I had my eye on a wifi enabled smoker/grill but got weak and settled for a Louisiana Grills LG900 on sale at Costco.  Yes, I spent less money, but I'm not totally happy.  

What's really bothering me is not being able to monitor and CONTROL my grill remotely.  Best solution for monitoring I've found so far are wifi thermometers.  Haven't found anything that is able to control the PID.  Anybody know of an effective way to add this ability?  Amazed nobody offers a wifi PID upgrade solution.  I'd think a lot of folks would be interested.


----------



## SonnyE

Well, it's going to require some learning on your part.
http://smartpid.com/
This is Arduino based. Not a plug and play item.
I would use a Solid State Relay for this to control your LG900. Reason being, to keep from burning out the 10 amp capacity, and to act as a destructible link to save the controller.

Have you tried calling to see if you could get a WiFi enabled controller for it after the sale?

Some of this Wifi Stuff is OK, most has an amount of frustration to it.
WiFi can be finicky, it doesn't like to play through walls and such.
Bluetooth is worse.
I live in a stucco house. In order for stucco to be applied, a mesh of chicken wire is stretched over tar paper. This basically makes a Faraday cage for WiFi and Bluetooth signals to squeeze through.
But I'd take your plight to LG (Louisiana Grills) to see if a simple controller change could do for you.


----------



## pitchinwedge

Agree with asking LG about a replacement, if they have such a thing.  Seems very doubtful as they don’t advertise any units with WiFi capability.  Probably like Yoder and not even considering the option.  

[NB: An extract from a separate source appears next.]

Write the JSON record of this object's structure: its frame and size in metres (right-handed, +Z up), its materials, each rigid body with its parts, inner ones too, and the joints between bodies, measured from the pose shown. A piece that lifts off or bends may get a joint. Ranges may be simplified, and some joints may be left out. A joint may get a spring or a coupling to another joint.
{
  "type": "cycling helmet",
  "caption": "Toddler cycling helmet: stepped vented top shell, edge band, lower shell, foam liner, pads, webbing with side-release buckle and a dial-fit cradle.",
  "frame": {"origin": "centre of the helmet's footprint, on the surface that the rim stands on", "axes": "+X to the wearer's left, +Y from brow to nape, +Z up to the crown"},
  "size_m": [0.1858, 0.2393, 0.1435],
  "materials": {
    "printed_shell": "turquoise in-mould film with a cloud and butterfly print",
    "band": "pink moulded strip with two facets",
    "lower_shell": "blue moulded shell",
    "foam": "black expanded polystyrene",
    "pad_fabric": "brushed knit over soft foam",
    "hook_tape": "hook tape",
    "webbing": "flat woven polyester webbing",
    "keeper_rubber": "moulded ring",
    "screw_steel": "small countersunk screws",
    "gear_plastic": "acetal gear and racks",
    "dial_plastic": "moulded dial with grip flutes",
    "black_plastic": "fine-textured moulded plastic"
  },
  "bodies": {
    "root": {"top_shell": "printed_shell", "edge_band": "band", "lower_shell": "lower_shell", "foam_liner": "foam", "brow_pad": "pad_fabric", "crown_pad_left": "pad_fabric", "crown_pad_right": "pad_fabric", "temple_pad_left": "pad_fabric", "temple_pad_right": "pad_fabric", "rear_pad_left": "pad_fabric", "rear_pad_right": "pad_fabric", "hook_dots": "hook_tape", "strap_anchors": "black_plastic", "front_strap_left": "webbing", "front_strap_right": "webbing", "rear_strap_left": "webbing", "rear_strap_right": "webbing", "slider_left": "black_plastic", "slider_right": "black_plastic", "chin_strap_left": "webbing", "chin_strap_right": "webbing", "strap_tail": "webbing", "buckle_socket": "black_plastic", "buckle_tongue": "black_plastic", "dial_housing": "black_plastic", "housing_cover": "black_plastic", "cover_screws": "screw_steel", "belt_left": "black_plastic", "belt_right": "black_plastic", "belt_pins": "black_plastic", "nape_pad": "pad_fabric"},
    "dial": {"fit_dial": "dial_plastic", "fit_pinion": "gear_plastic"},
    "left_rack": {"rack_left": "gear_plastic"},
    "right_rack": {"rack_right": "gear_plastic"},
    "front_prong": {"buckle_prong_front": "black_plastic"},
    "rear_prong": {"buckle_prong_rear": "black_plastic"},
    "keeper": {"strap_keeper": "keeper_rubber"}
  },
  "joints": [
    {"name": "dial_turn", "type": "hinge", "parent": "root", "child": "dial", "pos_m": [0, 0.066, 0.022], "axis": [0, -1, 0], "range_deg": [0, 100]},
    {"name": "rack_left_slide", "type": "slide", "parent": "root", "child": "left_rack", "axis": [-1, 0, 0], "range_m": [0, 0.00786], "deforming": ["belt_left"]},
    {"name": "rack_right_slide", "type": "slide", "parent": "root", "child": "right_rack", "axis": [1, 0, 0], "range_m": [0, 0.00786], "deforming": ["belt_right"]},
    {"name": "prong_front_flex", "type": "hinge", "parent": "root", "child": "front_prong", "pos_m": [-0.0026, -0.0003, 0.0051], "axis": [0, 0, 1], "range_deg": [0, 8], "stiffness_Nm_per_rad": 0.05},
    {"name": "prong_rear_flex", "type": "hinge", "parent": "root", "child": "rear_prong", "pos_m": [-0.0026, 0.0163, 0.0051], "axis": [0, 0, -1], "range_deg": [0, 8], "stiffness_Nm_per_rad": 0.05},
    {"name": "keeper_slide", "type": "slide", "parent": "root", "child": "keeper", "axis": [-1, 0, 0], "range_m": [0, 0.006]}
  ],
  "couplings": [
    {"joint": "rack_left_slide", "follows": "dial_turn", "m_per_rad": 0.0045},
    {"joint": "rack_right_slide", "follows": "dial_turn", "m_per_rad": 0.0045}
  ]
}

Taking the LG back to the store is a way too difficult, so for now, I’ve ordered a Thermoworks Signal WiFi thermometer.  In theory it get me halfway to what I want. Will look into the smartpid.  Thanks.


----------



## bregent

I know some folks have been installing the RecTec wifi controller on other grills with success. Not sure it would work on the LG - would probably at least need to swap temp sensor.  I think they list for $199 but have been on sale for $99 a few times.


----------



## SonnyE

bregent said:


> I know some folks have been installing the RecTec wifi controller on other grills with success. Not sure it would work on the LG - would probably at least need to swap temp sensor.  I think they list for $199 but have been on sale for $99 a few times.

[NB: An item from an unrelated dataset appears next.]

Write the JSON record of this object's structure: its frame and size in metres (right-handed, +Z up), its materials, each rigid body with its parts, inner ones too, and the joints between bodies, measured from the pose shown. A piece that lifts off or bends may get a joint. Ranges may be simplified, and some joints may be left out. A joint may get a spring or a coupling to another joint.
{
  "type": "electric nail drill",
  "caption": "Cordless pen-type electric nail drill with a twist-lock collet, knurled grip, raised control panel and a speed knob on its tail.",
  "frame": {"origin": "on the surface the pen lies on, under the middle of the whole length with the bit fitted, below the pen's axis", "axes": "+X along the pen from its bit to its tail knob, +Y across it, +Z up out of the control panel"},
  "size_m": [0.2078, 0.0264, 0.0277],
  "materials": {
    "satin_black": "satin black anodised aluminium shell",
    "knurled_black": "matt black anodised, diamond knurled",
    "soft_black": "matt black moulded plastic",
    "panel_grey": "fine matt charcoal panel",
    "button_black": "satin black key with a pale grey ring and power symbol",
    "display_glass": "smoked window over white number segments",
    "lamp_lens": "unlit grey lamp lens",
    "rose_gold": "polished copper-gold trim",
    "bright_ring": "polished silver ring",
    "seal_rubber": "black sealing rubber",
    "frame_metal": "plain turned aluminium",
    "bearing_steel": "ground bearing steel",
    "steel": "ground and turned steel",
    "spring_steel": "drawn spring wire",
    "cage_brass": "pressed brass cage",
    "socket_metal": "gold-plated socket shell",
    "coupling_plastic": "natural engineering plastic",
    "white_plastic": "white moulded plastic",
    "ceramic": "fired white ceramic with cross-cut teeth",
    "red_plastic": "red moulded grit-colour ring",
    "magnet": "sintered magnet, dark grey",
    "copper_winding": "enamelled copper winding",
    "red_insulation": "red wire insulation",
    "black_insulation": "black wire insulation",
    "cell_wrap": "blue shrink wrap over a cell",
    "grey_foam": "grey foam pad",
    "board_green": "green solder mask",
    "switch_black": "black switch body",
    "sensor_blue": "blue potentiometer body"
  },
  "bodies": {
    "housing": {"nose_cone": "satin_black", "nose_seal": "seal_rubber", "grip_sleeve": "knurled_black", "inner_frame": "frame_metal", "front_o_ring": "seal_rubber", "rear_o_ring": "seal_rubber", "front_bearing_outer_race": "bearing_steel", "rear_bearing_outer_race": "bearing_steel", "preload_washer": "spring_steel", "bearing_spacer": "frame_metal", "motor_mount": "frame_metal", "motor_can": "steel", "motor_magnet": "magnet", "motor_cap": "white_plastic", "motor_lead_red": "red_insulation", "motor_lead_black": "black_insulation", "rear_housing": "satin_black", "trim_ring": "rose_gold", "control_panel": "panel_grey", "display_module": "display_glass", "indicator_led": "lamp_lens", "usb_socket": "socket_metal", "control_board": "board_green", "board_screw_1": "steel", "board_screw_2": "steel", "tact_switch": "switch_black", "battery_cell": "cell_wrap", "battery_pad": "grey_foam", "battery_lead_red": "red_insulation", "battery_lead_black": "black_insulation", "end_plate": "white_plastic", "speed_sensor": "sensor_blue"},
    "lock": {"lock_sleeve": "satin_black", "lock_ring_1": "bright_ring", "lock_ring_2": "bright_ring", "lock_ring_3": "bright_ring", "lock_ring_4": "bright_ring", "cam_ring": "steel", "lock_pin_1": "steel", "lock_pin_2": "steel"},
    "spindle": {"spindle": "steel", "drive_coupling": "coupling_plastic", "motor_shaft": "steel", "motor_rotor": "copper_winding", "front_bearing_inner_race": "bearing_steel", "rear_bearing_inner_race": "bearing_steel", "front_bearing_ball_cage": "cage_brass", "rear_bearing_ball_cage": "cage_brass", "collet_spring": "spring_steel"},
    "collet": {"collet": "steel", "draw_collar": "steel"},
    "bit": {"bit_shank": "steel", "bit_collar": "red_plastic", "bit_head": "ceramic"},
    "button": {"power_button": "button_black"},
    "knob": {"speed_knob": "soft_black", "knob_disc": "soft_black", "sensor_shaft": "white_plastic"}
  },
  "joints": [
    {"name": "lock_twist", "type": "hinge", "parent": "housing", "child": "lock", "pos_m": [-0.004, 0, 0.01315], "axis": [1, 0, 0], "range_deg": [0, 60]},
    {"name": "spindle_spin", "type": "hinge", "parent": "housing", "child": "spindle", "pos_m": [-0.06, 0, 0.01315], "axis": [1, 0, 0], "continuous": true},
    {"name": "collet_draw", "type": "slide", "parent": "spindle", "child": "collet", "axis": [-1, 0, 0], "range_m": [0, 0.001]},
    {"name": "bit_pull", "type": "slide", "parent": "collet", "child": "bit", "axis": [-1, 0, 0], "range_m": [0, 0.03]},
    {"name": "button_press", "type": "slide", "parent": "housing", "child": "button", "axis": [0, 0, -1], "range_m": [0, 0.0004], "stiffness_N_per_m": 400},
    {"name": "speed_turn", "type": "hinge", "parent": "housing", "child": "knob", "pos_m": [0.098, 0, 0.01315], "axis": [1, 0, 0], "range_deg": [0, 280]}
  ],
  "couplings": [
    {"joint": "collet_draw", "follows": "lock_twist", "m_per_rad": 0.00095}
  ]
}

Expanding on bregent's  post, here's a new posting exactly on this:
https://www.smokingmeatforums.com/threads/my-campchef-dlx-mods.282392/#post-1904583


----------



## pitchinwedge

I already received my Thermoworks WiFi so I’m going to see how I goes.  If I’m still unhappy I suppose i can give the RecTec idea a shot.  Good stuff folks thanks for sharing!


----------